Oyster Perpetual Yacht-Master 42 

Besides appearing uniquely in white gold, the sailing watch is also now available in a 42 mm yellow gold case.

Like the original 1992 model, the Yacht-Master 42 includes a bidirectional rotatable bezel and a ceramic insert with an elevated graduation.

It’s worn with Rolex’s Oysterflex bracelet which is robust and reliable as well as flexible, stylish, and rests easily on the wrist.

Time is also easy to read on the dial because the markers and hands now feature Chromalight display, an optimised luminescent material that glows stronger and lasts longer in daylight.

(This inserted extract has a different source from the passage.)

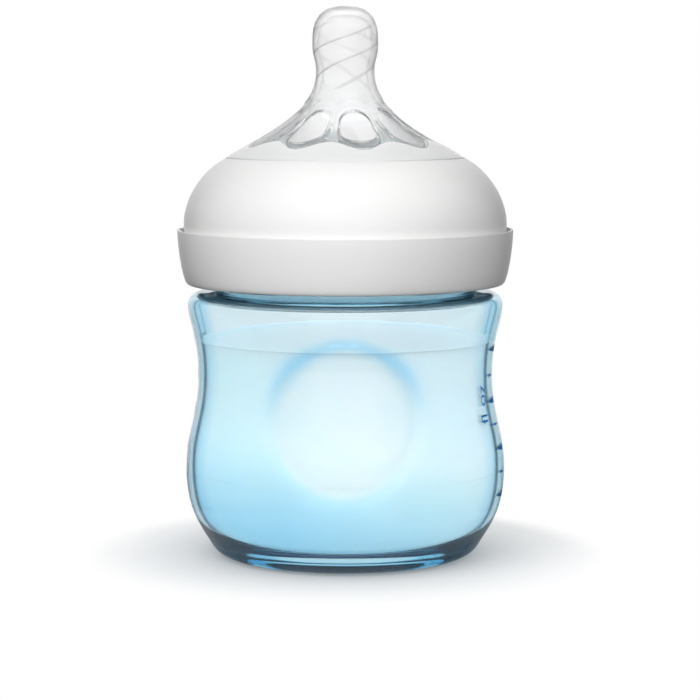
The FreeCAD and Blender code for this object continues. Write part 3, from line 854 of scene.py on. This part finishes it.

The dials of the Oyster Perpetual Datejust 31 display a flower motif in three different colours – azzurro blue (pictured), olive green and silver.  Photo: Rolex/JVA Studios

Oyster Perpetual Datejust 31

A Rolex classic first rolled out in 1945, this timeless model comes in three new versions this year, with dials in three finishes – one each for three watches: sunray, matt and grained.

The dials, framed in a 31 mm case (Oystersteel and white gold, yellow gold and Oystersteel and Everose gold), display a flower motif in three different colours – azzurro blue, olive green and silver.

The timepieces are examples of refined dial-making expertise which requires high-technology finishing techniques.